Denmark is, for example, currently working on the replacement of its armoured personnel carrier, the Bradley M113. Although it will probably replace it with a different class of vehicle (Infantry Combat Vehicle – a more combat-ready vehicle), if it chooses a wheeled vehicle, such as the French VBCI or the Piranha 5, it will bear the appearance of a protection vehicle, more than if a tracked vehicle is chosen, such as a modernization of old M113, the Ascod or the CV 90. Today, Denmark is still engaged in NATO Peacekeeping operations, namely in the now relatively peaceful area of Kosovo. But commitments of Danish forces are not restricted to NATO or UN operations: Danish Defence Minister Nicolai Wammen was also recently thanked by US Secretary of Defence Chuck Hagel for “Denmark’s contribution to the fight against the Islamic State of Iraq and the Levant (ISIL) in Iraq”, without “Boots on the ground” in that case. However, they were more recently also engaged alongside the British in the Iraqi province of Basra, a highly unstable region, where convincing local populations to work with allied forces, and not turn on them as soon as night falls, was what allied command had been striving for, for years. Anything that lowers the appearance of threat or danger to locals will therefore come in handy.

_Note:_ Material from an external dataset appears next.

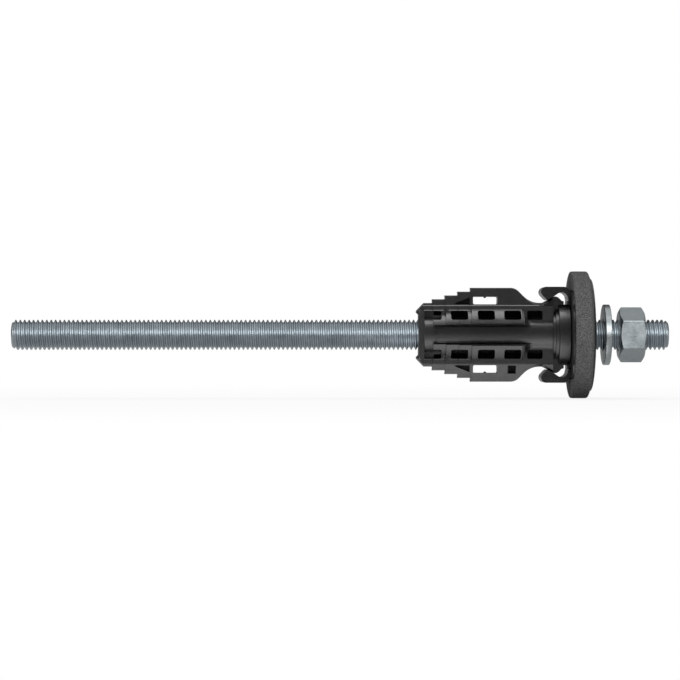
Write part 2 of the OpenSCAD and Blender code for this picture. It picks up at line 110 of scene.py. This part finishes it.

American and Canadian soldiers who were deployed in Somalia, during UNOSOM 1 and UNOSOM 2, can testify how tricky rallying local support can be. Many experts agree that the deployment in the Horn of Africa was psychologically the most difficult of recent deployments. US and Canadian troops thought they would be welcomed as saviours who secured humanitarian supply routes, they were greeted with small arms, hostility and RPG fire.  Local warlords saw the UN Intervention as a threat to their power, which it was, and used the fright inspired to locals by modern military equipment to antagonize Somalians against Americans and Canadians. The loud shimmy of chopper rotor blades above the terrified city of Mogadishu was a godsend to the warlords, in that regard.